I was horrified, but it was initially the horror of something happening against the established order of things. I was fully dressed. That was wrong. I had my sandals on. That was wrong. The bathwater was cold, so cold and so wrong. That was what I thought, initially, as he pushed me into the water, and then he pushed further, pushing my head and shoulders beneath the chilly water, and the horror changed its nature. I thought, I'm going to die. (7.69)
Ever see your teacher in the grocery store, and become inexplicably shy? Ever have to go into your school during the summer and have it feel completely foreign and strange? It's because you're going against the established order of things, and you can just innately sense how weird it is. Wearing sandals in the bathtub would feel oh so wrong—and having your father then try to drown you would definitely qualify as horrifying.
"I'm not afraid of you," I told her. I was afraid of her, more afraid than I had ever been of anything. (8.15)

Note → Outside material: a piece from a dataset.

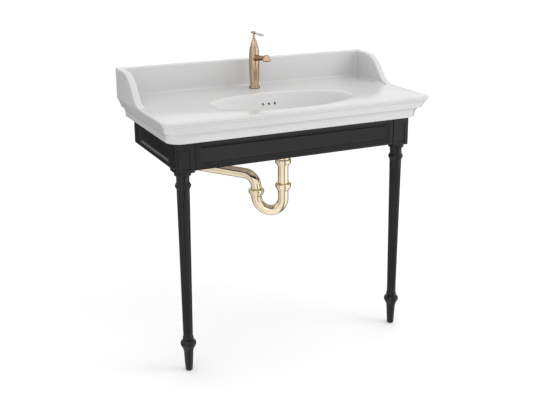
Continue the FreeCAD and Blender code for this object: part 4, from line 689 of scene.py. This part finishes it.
class SINK_OT_woodwork(bpy.types.Operator):
    """Apron, side rails and corner posts with their sunk panels."""
    bl_idname = "sink.woodwork"
    bl_label = "Apron, side rails and posts"

    def execute(self, context):
        high = RAIL_HEIGHT - FIELD_HIGH
        place = Matrix.Translation(spot(0, APRON_Y, RAIL_FOOT))
        field = (FIELD_END - APRON_HALF, FIELD_LOW, APRON_HALF - FIELD_END, high)
        dress("apron", "black_wood", lambda bm: panelled_board(bm, place, APRON_HALF, field),
              ["front_rail"], sharp=25)
        front, rear = FIELD_END - SIDE_RAIL_HALF, SIDE_RAIL_HALF - FIELD_REAR
        for side, sign, left, right in (("left", -1, -rear, -front), ("right", 1, front, rear)):
            place = Matrix.Translation(spot(SIDE_RAIL_X * sign, SIDE_RAIL_Y, RAIL_FOOT))
            place @= Matrix.Rotation(QUARTER_TURN * sign, 4, "Z")
            field = (left, FIELD_LOW, right, high)
            dress(side + "_side_rail", "black_wood",
                  lambda bm: panelled_board(bm, place, SIDE_RAIL_HALF, field),
                  [side + "_rail"], sharp=25)
            dress(side + "_corner_post", "black_wood", lambda bm: corner_post(bm, sign),
                  [side + "_post"], sharp=25)
        return {"FINISHED"}


# --- turned legs -------------------------------------------------------------------------

LEG_FOOT, LEG_TOP = 3.0, 716.0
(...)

This is such a common phenomenon that it's a popular horror movie trope. How many times have we heard a hero/heroine tell the evil-whatever that they're not afraid of them, when they're really wetting their pants in terror? Why is that such a common response? Does lying about it make the fear go away?

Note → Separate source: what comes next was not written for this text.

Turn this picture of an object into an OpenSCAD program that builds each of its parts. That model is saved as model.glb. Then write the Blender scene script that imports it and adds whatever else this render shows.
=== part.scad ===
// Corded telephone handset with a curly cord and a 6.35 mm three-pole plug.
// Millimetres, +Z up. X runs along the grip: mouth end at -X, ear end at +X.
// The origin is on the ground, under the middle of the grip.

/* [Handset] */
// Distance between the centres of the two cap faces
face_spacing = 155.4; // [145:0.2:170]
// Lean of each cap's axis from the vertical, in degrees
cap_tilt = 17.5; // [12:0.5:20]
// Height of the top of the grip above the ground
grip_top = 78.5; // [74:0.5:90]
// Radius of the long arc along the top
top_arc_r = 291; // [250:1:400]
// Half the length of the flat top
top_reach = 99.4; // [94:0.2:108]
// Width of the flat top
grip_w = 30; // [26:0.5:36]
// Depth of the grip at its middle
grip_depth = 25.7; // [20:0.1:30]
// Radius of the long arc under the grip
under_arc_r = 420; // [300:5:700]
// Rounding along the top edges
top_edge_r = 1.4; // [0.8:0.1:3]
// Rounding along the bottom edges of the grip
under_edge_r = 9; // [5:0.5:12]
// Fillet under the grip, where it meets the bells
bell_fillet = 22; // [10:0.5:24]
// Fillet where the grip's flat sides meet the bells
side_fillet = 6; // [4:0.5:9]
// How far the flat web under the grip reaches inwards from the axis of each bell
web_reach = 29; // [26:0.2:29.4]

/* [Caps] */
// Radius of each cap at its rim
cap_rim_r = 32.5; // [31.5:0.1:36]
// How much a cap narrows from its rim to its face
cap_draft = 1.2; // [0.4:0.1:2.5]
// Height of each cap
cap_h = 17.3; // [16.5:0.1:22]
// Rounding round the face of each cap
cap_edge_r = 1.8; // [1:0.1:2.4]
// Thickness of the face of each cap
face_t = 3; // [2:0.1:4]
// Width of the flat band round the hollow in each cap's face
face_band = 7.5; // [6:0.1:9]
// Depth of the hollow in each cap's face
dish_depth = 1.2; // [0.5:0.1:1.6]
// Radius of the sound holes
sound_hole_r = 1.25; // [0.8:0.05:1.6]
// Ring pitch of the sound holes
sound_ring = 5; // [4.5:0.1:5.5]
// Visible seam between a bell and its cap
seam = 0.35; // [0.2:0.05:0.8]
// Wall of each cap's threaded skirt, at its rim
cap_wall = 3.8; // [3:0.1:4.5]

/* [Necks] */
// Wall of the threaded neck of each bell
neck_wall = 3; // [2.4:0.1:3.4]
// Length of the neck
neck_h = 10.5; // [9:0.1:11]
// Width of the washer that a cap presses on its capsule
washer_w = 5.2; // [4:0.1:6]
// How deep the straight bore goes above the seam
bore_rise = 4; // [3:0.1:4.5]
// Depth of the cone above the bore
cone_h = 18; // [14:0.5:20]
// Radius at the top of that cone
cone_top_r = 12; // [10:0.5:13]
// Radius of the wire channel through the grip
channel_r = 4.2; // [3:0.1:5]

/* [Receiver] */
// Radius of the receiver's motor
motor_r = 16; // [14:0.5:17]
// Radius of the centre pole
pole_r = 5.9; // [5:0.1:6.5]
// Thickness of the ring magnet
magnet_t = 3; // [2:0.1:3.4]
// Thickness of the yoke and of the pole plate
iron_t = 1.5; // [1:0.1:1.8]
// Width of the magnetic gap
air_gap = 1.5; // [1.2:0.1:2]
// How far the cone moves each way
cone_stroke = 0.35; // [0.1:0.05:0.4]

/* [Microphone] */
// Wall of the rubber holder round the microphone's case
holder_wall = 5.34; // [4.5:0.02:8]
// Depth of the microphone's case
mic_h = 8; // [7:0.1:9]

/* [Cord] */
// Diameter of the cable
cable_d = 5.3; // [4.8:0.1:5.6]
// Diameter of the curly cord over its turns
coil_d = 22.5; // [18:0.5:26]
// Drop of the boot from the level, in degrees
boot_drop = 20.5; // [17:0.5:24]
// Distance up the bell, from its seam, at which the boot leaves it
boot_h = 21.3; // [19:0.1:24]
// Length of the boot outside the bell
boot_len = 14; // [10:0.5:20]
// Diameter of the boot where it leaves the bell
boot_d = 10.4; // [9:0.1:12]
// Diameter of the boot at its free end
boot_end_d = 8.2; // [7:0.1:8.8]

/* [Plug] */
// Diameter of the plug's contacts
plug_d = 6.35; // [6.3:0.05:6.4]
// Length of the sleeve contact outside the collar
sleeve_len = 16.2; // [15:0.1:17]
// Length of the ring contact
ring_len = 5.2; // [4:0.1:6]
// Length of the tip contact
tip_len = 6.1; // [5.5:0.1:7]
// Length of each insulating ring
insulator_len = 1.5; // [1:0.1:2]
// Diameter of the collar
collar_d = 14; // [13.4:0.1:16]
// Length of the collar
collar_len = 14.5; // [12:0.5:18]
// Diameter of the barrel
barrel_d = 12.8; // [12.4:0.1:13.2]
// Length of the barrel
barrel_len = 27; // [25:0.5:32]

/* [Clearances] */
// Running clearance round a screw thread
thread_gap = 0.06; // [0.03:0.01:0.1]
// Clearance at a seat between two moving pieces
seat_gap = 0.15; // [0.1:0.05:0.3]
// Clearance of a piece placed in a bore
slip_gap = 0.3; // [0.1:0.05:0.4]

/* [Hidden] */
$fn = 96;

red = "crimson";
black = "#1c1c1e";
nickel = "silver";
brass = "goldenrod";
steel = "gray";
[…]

As I ran, I thought of my father, his arms around the housekeeper-who-wasn't, kissing her neck, and then I saw his face through the chilly bathwater as he held me under, and now I was no longer scared by what had happened in the bathroom; now I was scared by what it meant that my father was kissing the neck of Ursula Monkton, that his hands had lifted her midi skirt above her waist. (8.48)
Sometimes when a bunch of awful things happen at once you can only fear one thing at a time. So once the boy is out of immediate danger, he's finally able to process the fact that his father could be possessed by Ursula Monkton, and he might be in really big trouble.
"Oh, monsters are scared," said Lettie. "That's why they're monsters." (10.44)
This is yet another quote that we just love. Fear can be quite the motivator—and understanding that sometimes monsters are just acting out of response to their own fears can make them a little less scary. Pitiable, even. And then, once you understand why they're doing what they're doing, they're not so terrifying after all.
I was not scared, though, and I could not have told you why I was not scared. I trusted Lettie, just as I had trusted her when we had gone in search of the flapping thing beneath the orange sky. I believed in her, and that meant I would come to no harm while I was with her. I knew it in the way I knew that grass was green, that roses had sharp, woody thorns, and that breakfast cereal was sweet. (10.76)
Having that sense of security—that nothing bad can happen while you're with someone you trust implicitly—is something that you typically grow out of. As a very young child you think that you're practically invincible so long as your mom or dad are around, but as you grow older you learn that sometimes even your parents can't protect you from some evils.
So it's interesting to see that having Lettie around acts as a similar kind of security blanket for the boy. After all, this whole thing started when she took him to go find the flea in the first place…
I have never been as frightened as I was in that grass circle with the dead tree in the center, on that afternoon. No birds sang, no insects hummed or buzzed. Nothing changed. I heard the rustle of the leaves and the sigh of the grass as the wind passed over it, but Lettie Hempstock was not there, and I heard no voices in the breeze. There was nothing to scare me but shadows, and the shadows were not even properly visible when I looked at them directly. (12.2)
Ugh, being afraid of shadows is the absolute worst. It's like when you watch a really scary movie, and then you have to go to bed and turn the lights out—the things that you imagine while laying there in the dark are ten times scarier than the images you might've seen on television. So even though you know nothing is in your room, your mind continues to produce terrifying scenarios, and you lay there as the paranoia mounts until you give up and sleep with the dang lights on.